The war-for-oil scenario, as a popular myth, ignores the deeper understanding of the complex web of contradictions and regulating dynamics of today’s economy and polity. Yet, the very anachronism of this scenario is understandable in the view of the anachronistic U.S. behavior that is so dreadfully attempting to reverse the loss of American hegemony against the time and, more importantly, history. Therefore, parallel with the anachronistic reality of U.S. colonial conduct in Iraq, the anachronism of the “oil grab” becomes “reality” in the minds of those who chant “No Blood for Oil.” Yet, holding a parallel between the U.S. invasion of Iraq and the control of oil is a far fetched proposition, if not an outright illusion. For, since the mid 1970s, the material bases and dynamics of post-cartelization and globalization of oil render the physical access, prearranged inter-company allocation, and indeed administrative control and pricing of oil redundant. This rather counter intuitive reality also renders any connection between the war and oil—other than given disbursement to finance matters such as the establishment of a puppet government—superfluous.

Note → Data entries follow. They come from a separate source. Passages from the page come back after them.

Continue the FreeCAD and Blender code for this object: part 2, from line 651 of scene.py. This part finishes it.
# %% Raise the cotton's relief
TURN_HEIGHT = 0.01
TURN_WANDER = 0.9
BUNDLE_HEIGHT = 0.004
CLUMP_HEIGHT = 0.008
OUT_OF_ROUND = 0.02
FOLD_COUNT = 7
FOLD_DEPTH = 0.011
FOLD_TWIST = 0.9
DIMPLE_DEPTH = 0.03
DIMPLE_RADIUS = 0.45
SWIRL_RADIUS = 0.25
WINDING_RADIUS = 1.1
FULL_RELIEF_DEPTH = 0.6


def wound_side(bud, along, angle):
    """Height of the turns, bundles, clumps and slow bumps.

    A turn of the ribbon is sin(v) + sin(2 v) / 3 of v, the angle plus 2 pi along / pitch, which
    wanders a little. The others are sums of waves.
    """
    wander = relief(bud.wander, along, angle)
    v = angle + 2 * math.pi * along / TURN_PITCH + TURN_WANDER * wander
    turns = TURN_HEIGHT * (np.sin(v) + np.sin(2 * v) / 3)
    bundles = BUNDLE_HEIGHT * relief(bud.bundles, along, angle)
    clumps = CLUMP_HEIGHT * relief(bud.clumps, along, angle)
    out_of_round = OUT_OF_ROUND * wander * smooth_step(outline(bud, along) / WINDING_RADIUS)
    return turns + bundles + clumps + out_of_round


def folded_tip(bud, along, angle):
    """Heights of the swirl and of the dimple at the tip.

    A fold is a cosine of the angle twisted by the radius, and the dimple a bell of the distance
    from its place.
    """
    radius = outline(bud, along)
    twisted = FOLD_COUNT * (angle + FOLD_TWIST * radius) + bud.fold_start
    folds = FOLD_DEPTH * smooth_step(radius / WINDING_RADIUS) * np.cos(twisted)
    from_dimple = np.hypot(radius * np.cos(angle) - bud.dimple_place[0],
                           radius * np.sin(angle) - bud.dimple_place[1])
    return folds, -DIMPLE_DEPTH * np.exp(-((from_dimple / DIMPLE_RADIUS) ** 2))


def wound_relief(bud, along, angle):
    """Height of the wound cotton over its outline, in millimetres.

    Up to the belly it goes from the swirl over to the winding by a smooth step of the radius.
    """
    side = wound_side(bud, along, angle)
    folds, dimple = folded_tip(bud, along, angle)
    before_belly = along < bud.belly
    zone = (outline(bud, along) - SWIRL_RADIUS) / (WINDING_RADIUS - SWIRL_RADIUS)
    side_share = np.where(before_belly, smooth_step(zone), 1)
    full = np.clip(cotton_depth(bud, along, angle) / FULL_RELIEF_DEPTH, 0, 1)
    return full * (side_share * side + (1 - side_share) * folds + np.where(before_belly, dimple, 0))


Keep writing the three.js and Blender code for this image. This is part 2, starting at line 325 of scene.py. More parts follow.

Nevertheless, in an interview, James Schlesinger remarked: “The United States [Bush, 41st] has gone to war now, and the American people presume this will lead to a secure oil supply. As a society we have made a choice to secure access to oil by military means. The alternative is to become independent to a large degree of that secure access.” It is indeed surprising that a market worshipping Chicago School economist fails to see the formation of (spot) oil prices within interconnected and unified markets since the post-cartelization of oil in the 1970s. Schlesinger, on the one hand, stresses the phrase “secure access” and, on the other hand, underscores the alternative of “independence,” as if one can insulate the U.S. oil industry from the rest of transnational oil. This thesis provides a convenient cover for two separate strategic projects: justifying the war without exposing its real cause, and creating panic by playing the familiar scarcity card to extend the exploration of oil in the pristine U.S. regions of wildlife such as ANWAR. In this context this was also what the Bush administration and Cheney’s “Task Force on Energy” probably had in mind when they were referring to “secure oil.”

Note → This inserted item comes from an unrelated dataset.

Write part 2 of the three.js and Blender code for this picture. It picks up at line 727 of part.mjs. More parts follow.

In a nutshell, the above thesis ignores (1) the mutuality of oil producers and oil consumer, the need of both sides in selling and purchasing in the competitive global oil market, (2) the interdependence of oil regions in the present interdependent world, (3) the formation of global prices based on the cost of highest cost (U.S.) producer, not the cost of individual oil regions, and (4) the formation of differential oil rents, given the existing differential (regional) costs, through competition. Here, the dramatized “oil dependency” is but an empty phrase in the view of the trans nationalization of oil since the 1970s.

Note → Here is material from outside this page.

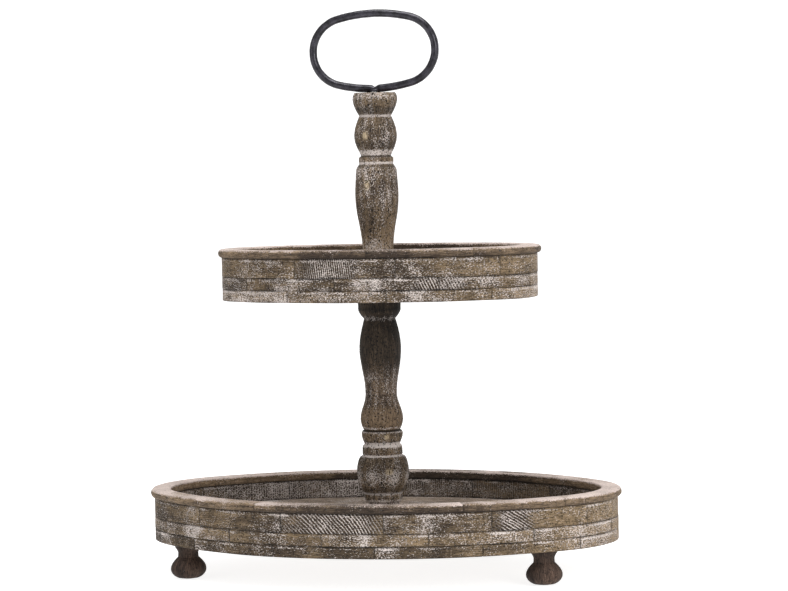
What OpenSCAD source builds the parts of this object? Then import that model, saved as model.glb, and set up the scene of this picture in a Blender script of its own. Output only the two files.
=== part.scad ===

On the opposite side, hardly anyone on the left fully recognized the implication of uncritical acceptance of the above tautological thesis. Thus, the left-wing liberals and the radical left adopted this theory and dressed it up in leftist garb before applying it to either the question of war or the problem of environment. Michael Klare is one of the remarkable defenders of this thesis on the left. He declares: “Two key concerns underlie the Administration’s [Bush, 43rd] thinking: First,the United States is becoming dangerously dependent on imported petroleum to meet its daily energy requirements, and second, Iraq possesses the world’s largest reserves of untapped petroleum after Saudi Arabia.” Klare, however, takes this thesis one step further to an improvised level of neo-Malthusian scarcity:

“Global demand for many key materials is growing at an unsustainable rate. As the human population grows, societies require more of everything (food, water, energy, timber, minerals, fibers, and so on) to satisfy the basic material requirements of their individual members…. Because the production and utilization of these products entails [sic.] the consumption of vast amount of energy, minerals, and other materials, the global requirement for many basic commodities has consistently exceeded the rate of population growth.”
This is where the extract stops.